When France and Great Britain declared war on Germany after Adolf Hitler’s invasion of Poland in September, 1939, Izie Perec, thirty years old, was one of many thousands of Jews who quickly enlisted. In W, Georges Perec describes his father as a doughty fighter with foolish bravado. On June 15, 1940, Izie’s regiment suffered many casualties, and Izie himself was killed. The effect of this death on the young Perec, also known as Jojo, is not known, but for Izie’s wife Cécile, his mother Rose, and his sister Esther, it was a grievous blow.

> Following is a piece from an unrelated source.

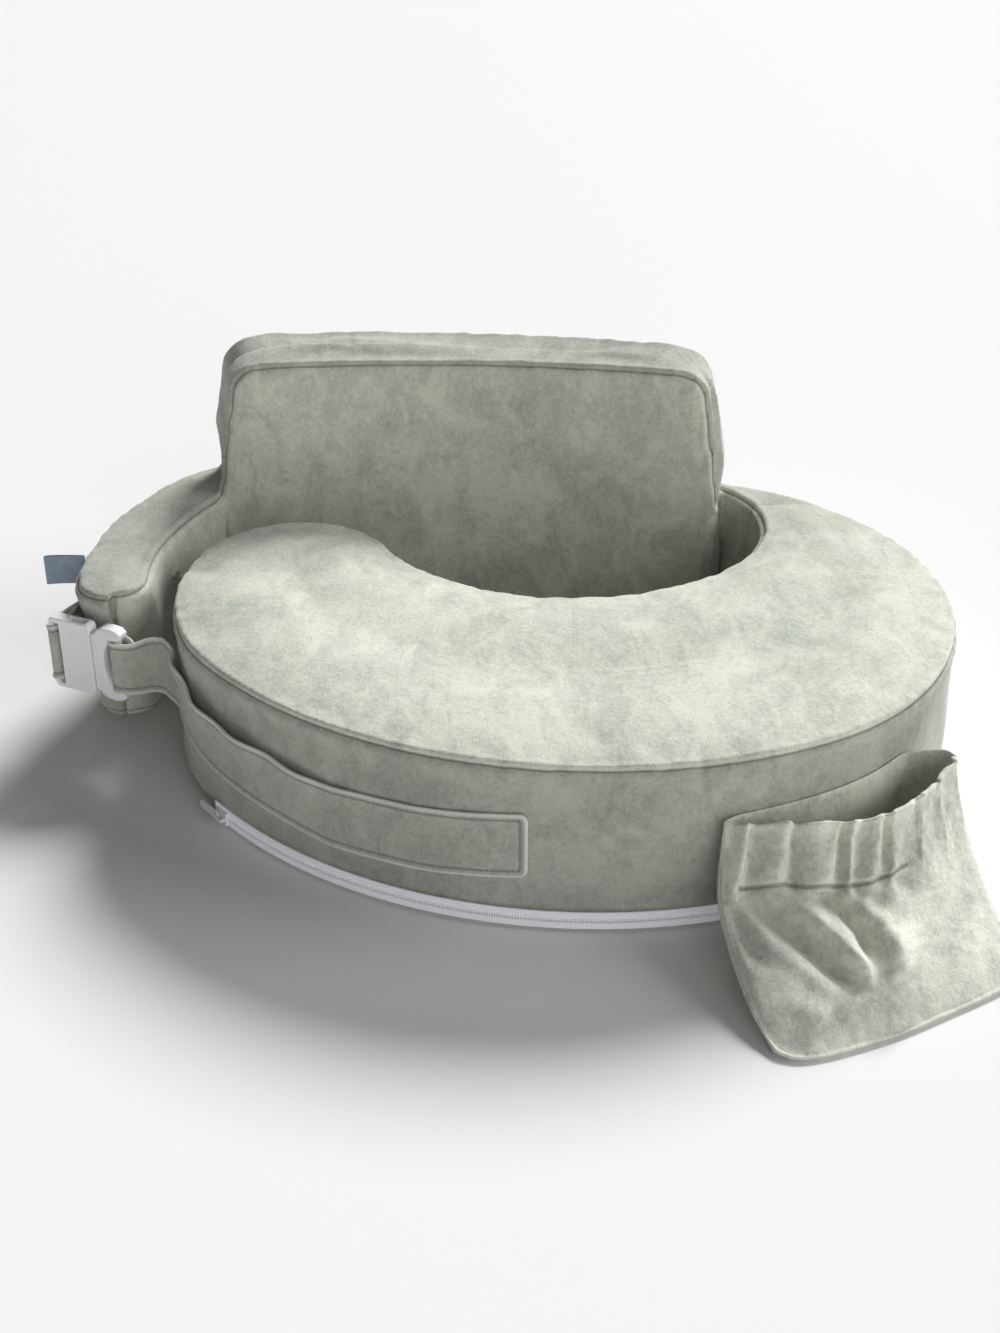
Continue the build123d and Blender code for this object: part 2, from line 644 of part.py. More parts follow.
# ---------------------------------------------------------------- free runs of strap
STRAP_LOW = BUCKLE_CENTRE[2] - STRAP_WIDTH / 2
PLUG_BAR_X = PLUG_LEFT + SLOT_MARGIN / 2
SOCKET_BAR_X = SOCKET_END - SLOT_MARGIN / 2
LOOP_INNER = (SLOT_MARGIN + 2 * LOOP_GAP, BUCKLE_THICKNESS + 2 * LOOP_GAP)
LOOP_OUTER = (LOOP_INNER[0] + 2 * LOOP_WALL, LOOP_INNER[1] + 2 * LOOP_WALL)


def free_run(bar_x, side, start, start_heading):
    """Strap from a buckle bar, which it loops round, along a smooth curve back to its start."""
    bar = buckle.from_local_coords((bar_x, 0, 0))
    end = buckle.from_local_coords((bar_x + side * (LOOP_OUTER[0] - LOOP_WALL) / 2, 0, 0))
    tangents = (
        (cos(radians(start_heading)), sin(radians(start_heading))),
        (-side * heading_x[0], -side * heading_x[1]),
    )
    loop_plane = Plane(origin=(bar.X, bar.Y, STRAP_LOW), x_dir=heading_x, z_dir=(0, 0, 1))
    with BuildPart() as run:
        with BuildSketch(Plane.XY.offset(STRAP_LOW)):
            with BuildLine():
                Spline(start, (end.X, end.Y), tangents=tangents)
            trace(line_width=STRAP_THICKNESS)
        extrude(amount=STRAP_WIDTH)
        with BuildSketch(loop_plane):
            RectangleRounded(*LOOP_OUTER, LOOP_WALL + LOOP_GAP)
            RectangleRounded(*LOOP_INNER, LOOP_GAP, mode=Mode.SUBTRACT)
        extrude(amount=STRAP_WIDTH)
    return run.part


strap_end = polar(SIDE_CENTRE, SIDE_RADIUS + (STRAP_IN + STRAP_OUT) / 2, STRAP_LEAVE)
waist_strap_lead = free_run(PLUG_BAR_X, -1, strap_end, STRAP_LEAVE - 90)
write(waist_strap_lead, "waist_strap_lead")

arm_patch = ring_sector(
    ARM_RADIUS + STRAP_IN,
    ARM_RADIUS + STRAP_OUT,
    ARM_STRAP_FROM,
    ARM_STRAP_TO,
    STRAP_LOW,
    STRAP_WIDTH,
    ARM_CENTRE,
)
write(arm_patch, "arm_strap")
patch_end = polar(ARM_CENTRE, ARM_RADIUS + (STRAP_IN + STRAP_OUT) / 2, ARM_STRAP_TO)
arm_strap_lead = free_run(SOCKET_BAR_X, 1, patch_end, ARM_STRAP_TO + 90)
write(arm_strap_lead, "arm_strap_lead")

# ---------------------------------------------------------------- bottle pocket
pocket_foot = polar(FRONT_CENTRE, FRONT_RADIUS, FRONT_TANGENT)
pocket_along = (-sin(radians(FRONT_TANGENT)), cos(radians(FRONT_TANGENT)), 0)
pocket = Plane(origin=(*pocket_foot, 0), x_dir=pocket_along, z_dir=(0, 0, 1))


def pouch(inset, bottom, top):
    """Solid pouch between two heights, wide and deep at the floor and drawn in at the mouth."""
    sections = [
        (0, POCKET_FLOOR_FROM, POCKET_FLOOR_TO, POCKET_FLOOR_DEPTH, POCKET_FLOOR_BEVEL),
        (POCKET_MOUTH_Z, POCKET_FROM, POCKET_TO, POCKET_MOUTH_DEPTH, POCKET_MOUTH_DEPTH),
    ]
    with BuildPart() as blank:
        for z, start, end, depth, bevel in sections:
            low, high, deep = start + inset, end - inset, inset - depth
            with BuildSketch(pocket.offset(z)):
                with BuildLine():
                    near = [(low, POCKET_SINK), (low, deep + bevel), (low + bevel, deep)]
                    far = [(high - bevel, deep), (high, deep + bevel), (high, POCKET_SINK)]
                    Polyline(*near, *far, close=True)
                make_face()
        loft(ruled=True)
        with BuildSketch(Plane.XY.offset(bottom)):
            with Locations(pocket_foot):
                Rectangle(FRONT_RADIUS * 2, FRONT_RADIUS * 2)
        extrude(amount=top - bottom, mode=Mode.INTERSECT)
    return blank.part


def cushion_blank(proud):
    """The crescent's plan grown by proud, as tall as the cushion, to cut the pocket to its side."""
    with BuildPart() as blank:
        with BuildSketch():
            with BuildLine():
                front_outline(-proud)
            make_face()
        extrude(amount=CUSHION_HEIGHT)
    return blank.part


HEM_LOW = POCKET_MOUTH_Z - HEM_HEIGHT
HEM_WALL = 2 * POCKET_WALL
ELASTIC_IN = (HEM_WALL - ELASTIC_THICKNESS) / 2
ELASTIC_LOW = HEM_LOW + (HEM_HEIGHT - ELASTIC_HEIGHT) / 2
pocket_ground = cushion_blank(POCKET_WALL)

with BuildPart() as pocket_back_panel:
    add(pouch(0, ZIP_HEIGHT + SLIDE_GAP, POCKET_MOUTH_Z))
    add(pocket_ground, mode=Mode.INTERSECT)
    add(cushion_blank(0), mode=Mode.SUBTRACT)
write(pocket_back_panel.part, "pocket_back_panel")

with BuildPart() as pocket_front_panel:
    add(pouch(0, 0, HEM_LOW))
    add(pouch(POCKET_WALL, POCKET_WALL, HEM_LOW), mode=Mode.SUBTRACT)
    add(pocket_ground, mode=Mode.SUBTRACT)
write(pocket_front_panel.part, "pocket_front_panel")

with BuildPart() as pocket_elastic:
    elastic_top = ELASTIC_LOW + ELASTIC_HEIGHT
    add(pouch(ELASTIC_IN, ELASTIC_LOW, elastic_top))
    add(pouch(ELASTIC_IN + ELASTIC_THICKNESS, ELASTIC_LOW, elastic_top), mode=Mode.SUBTRACT)
    add(pocket_ground, mode=Mode.SUBTRACT)
write(pocket_elastic.part, "pocket_elastic")

with BuildPart() as pocket_hem:
    add(pouch(0, HEM_LOW, POCKET_MOUTH_Z))
    add(pouch(HEM_WALL, HEM_LOW, POCKET_MOUTH_Z), mode=Mode.SUBTRACT)
    add(pocket_ground, mode=Mode.SUBTRACT)
    add(pocket_elastic.part, mode=Mode.SUBTRACT)
write(pocket_hem.part, "pocket_hem")
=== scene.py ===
# %% [markdown]
# # A wrap-around nursing pillow
# A crescent foam cushion and a foam back support share one velour cover.  A strap with a
# side-release buckle closes the ring, a zip runs along the bottom edge, and a gathered pocket
# hangs at the front.  The solid model gives every place and size in metres; this file dresses it.

# %% Load the frame
import json
from math import cos, pi, radians, sin, tau

import bmesh
import bpy
import numpy as np
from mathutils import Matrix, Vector, kdtree, noise
from mathutils.bvhtree import BVHTree

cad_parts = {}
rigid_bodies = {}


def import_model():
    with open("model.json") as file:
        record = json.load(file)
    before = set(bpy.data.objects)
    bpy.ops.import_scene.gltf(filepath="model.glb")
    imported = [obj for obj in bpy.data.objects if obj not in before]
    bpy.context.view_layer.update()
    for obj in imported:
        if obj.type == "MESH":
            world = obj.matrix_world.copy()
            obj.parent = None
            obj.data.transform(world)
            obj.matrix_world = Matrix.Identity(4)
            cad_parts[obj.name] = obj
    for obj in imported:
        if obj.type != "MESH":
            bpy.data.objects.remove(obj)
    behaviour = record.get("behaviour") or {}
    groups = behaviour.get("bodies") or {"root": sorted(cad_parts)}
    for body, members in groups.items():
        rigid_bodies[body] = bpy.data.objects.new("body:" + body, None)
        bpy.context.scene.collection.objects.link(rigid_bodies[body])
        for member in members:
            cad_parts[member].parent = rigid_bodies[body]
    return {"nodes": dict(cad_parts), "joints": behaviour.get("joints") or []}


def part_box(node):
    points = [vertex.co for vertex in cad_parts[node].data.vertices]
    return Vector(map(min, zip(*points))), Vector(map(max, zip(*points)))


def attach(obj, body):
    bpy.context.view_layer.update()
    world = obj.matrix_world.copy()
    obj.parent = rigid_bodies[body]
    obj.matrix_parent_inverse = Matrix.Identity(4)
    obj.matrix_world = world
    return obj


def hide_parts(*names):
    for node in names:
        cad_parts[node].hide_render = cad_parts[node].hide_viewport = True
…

Defeated and divided in 1940 and having no civil records identifying the Jewish community, France required Jews to declare themselves at police stations or, failing to do so, be liable for unspecified penalties. Perec’s uncle David Bienenfeld, an influential pearl dealer, declared himself, his wife Esther, and their two daughters. It is likely that at the same time Cécile declared herself and Georges at the local commissariat. By the end of 1941, 139,979 people in the Paris region alone had declared themselves to be Jews. The French police were now able to retrieve four categories of information regarding the registrants: name, address, nationality, and profession. This Tular Index greatly facilitated the first arrests of Jews in Paris in May, 1941, when 3,700 out of a possible 6,494 individuals received summonses requiring them to undergo an examen de situation. Those who responded were immediately interned in French camps at Pithiviers and Beaune-la-Rolande. In this way, the prolonged persecution of Jews within French borders began.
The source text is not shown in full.